== SOURCE MATERIAL ==

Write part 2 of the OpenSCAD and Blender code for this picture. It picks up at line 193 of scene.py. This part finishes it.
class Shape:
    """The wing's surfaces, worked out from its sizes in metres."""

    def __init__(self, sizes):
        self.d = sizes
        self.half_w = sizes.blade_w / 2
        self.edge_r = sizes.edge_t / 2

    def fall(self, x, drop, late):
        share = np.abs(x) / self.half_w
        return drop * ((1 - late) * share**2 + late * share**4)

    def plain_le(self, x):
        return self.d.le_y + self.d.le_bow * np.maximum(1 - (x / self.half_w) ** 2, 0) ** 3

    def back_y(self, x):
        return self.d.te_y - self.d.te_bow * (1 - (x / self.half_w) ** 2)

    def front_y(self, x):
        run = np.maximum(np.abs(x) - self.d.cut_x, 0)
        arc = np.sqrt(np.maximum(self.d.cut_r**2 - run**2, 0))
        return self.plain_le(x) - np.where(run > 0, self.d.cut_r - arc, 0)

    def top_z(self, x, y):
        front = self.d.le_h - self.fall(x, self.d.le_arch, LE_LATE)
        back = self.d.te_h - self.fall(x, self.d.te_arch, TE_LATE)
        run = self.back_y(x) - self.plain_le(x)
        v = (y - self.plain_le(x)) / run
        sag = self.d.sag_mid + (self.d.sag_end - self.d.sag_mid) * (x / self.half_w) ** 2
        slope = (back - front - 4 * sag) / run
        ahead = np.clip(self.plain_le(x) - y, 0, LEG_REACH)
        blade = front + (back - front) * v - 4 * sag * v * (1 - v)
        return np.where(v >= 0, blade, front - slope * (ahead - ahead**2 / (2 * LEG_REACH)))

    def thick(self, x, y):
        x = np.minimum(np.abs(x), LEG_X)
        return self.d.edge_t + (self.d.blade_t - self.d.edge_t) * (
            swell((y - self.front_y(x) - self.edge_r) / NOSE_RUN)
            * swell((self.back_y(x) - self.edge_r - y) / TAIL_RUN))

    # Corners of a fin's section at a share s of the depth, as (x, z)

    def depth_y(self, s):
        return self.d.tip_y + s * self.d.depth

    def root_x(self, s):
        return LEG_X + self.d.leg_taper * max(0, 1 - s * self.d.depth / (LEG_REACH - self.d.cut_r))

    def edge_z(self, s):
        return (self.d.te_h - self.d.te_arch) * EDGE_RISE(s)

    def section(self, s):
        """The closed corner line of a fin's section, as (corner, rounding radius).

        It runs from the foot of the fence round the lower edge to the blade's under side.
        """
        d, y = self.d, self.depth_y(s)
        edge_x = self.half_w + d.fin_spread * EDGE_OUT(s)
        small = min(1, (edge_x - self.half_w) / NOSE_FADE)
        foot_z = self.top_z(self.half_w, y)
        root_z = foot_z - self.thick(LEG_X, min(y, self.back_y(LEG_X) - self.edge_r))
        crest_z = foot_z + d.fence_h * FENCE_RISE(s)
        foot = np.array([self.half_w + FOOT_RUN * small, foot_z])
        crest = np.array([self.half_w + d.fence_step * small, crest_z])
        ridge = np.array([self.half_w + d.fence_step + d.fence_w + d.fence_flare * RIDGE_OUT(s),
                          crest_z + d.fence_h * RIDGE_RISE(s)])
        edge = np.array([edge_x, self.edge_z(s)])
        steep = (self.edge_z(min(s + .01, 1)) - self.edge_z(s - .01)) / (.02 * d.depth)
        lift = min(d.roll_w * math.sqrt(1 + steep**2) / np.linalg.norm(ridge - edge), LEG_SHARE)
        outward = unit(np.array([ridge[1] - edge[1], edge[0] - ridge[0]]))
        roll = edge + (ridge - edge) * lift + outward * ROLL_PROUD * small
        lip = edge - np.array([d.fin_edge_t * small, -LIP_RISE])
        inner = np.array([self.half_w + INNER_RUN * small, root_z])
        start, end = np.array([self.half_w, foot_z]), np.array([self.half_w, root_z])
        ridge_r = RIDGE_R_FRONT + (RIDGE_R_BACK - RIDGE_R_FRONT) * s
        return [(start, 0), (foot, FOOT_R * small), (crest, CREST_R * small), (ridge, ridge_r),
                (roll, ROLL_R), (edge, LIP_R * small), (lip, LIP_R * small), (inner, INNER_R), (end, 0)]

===

▸ WHAT IS BEING ASKED: Return the full listing, character for character.

▸ RESULT FOR THIS EXERCISE:
Write part 2 of the OpenSCAD and Blender code for this picture. It picks up at line 193 of scene.py. This part finishes it.
class Shape:
    """The wing's surfaces, worked out from its sizes in metres."""

    def __init__(self, sizes):
        self.d = sizes
        self.half_w = sizes.blade_w / 2
        self.edge_r = sizes.edge_t / 2

    def fall(self, x, drop, late):
        share = np.abs(x) / self.half_w
        return drop * ((1 - late) * share**2 + late * share**4)

    def plain_le(self, x):
        return self.d.le_y + self.d.le_bow * np.maximum(1 - (x / self.half_w) ** 2, 0) ** 3

    def back_y(self, x):
        return self.d.te_y - self.d.te_bow * (1 - (x / self.half_w) ** 2)

    def front_y(self, x):
        run = np.maximum(np.abs(x) - self.d.cut_x, 0)
        arc = np.sqrt(np.maximum(self.d.cut_r**2 - run**2, 0))
        return self.plain_le(x) - np.where(run > 0, self.d.cut_r - arc, 0)

    def top_z(self, x, y):
        front = self.d.le_h - self.fall(x, self.d.le_arch, LE_LATE)
        back = self.d.te_h - self.fall(x, self.d.te_arch, TE_LATE)
        run = self.back_y(x) - self.plain_le(x)
        v = (y - self.plain_le(x)) / run
        sag = self.d.sag_mid + (self.d.sag_end - self.d.sag_mid) * (x / self.half_w) ** 2
        slope = (back - front - 4 * sag) / run
        ahead = np.clip(self.plain_le(x) - y, 0, LEG_REACH)
        blade = front + (back - front) * v - 4 * sag * v * (1 - v)
        return np.where(v >= 0, blade, front - slope * (ahead - ahead**2 / (2 * LEG_REACH)))

    def thick(self, x, y):
        x = np.minimum(np.abs(x), LEG_X)
        return self.d.edge_t + (self.d.blade_t - self.d.edge_t) * (
            swell((y - self.front_y(x) - self.edge_r) / NOSE_RUN)
            * swell((self.back_y(x) - self.edge_r - y) / TAIL_RUN))

    # Corners of a fin's section at a share s of the depth, as (x, z)

    def depth_y(self, s):
        return self.d.tip_y + s * self.d.depth

    def root_x(self, s):
        return LEG_X + self.d.leg_taper * max(0, 1 - s * self.d.depth / (LEG_REACH - self.d.cut_r))

    def edge_z(self, s):
        return (self.d.te_h - self.d.te_arch) * EDGE_RISE(s)

    def section(self, s):
        """The closed corner line of a fin's section, as (corner, rounding radius).

        It runs from the foot of the fence round the lower edge to the blade's under side.
        """
        d, y = self.d, self.depth_y(s)
        edge_x = self.half_w + d.fin_spread * EDGE_OUT(s)
        small = min(1, (edge_x - self.half_w) / NOSE_FADE)
        foot_z = self.top_z(self.half_w, y)
        root_z = foot_z - self.thick(LEG_X, min(y, self.back_y(LEG_X) - self.edge_r))
        crest_z = foot_z + d.fence_h * FENCE_RISE(s)
        foot = np.array([self.half_w + FOOT_RUN * small, foot_z])
        crest = np.array([self.half_w + d.fence_step * small, crest_z])
        ridge = np.array([self.half_w + d.fence_step + d.fence_w + d.fence_flare * RIDGE_OUT(s),
                          crest_z + d.fence_h * RIDGE_RISE(s)])
        edge = np.array([edge_x, self.edge_z(s)])
        steep = (self.edge_z(min(s + .01, 1)) - self.edge_z(s - .01)) / (.02 * d.depth)
        lift = min(d.roll_w * math.sqrt(1 + steep**2) / np.linalg.norm(ridge - edge), LEG_SHARE)
        outward = unit(np.array([ridge[1] - edge[1], edge[0] - ridge[0]]))
        roll = edge + (ridge - edge) * lift + outward * ROLL_PROUD * small
        lip = edge - np.array([d.fin_edge_t * small, -LIP_RISE])
        inner = np.array([self.half_w + INNER_RUN * small, root_z])
        start, end = np.array([self.half_w, foot_z]), np.array([self.half_w, root_z])
        ridge_r = RIDGE_R_FRONT + (RIDGE_R_BACK - RIDGE_R_FRONT) * s
        return [(start, 0), (foot, FOOT_R * small), (crest, CREST_R * small), (ridge, ridge_r),
                (roll, ROLL_R), (edge, LIP_R * small), (lip, LIP_R * small), (inner, INNER_R), (end, 0)]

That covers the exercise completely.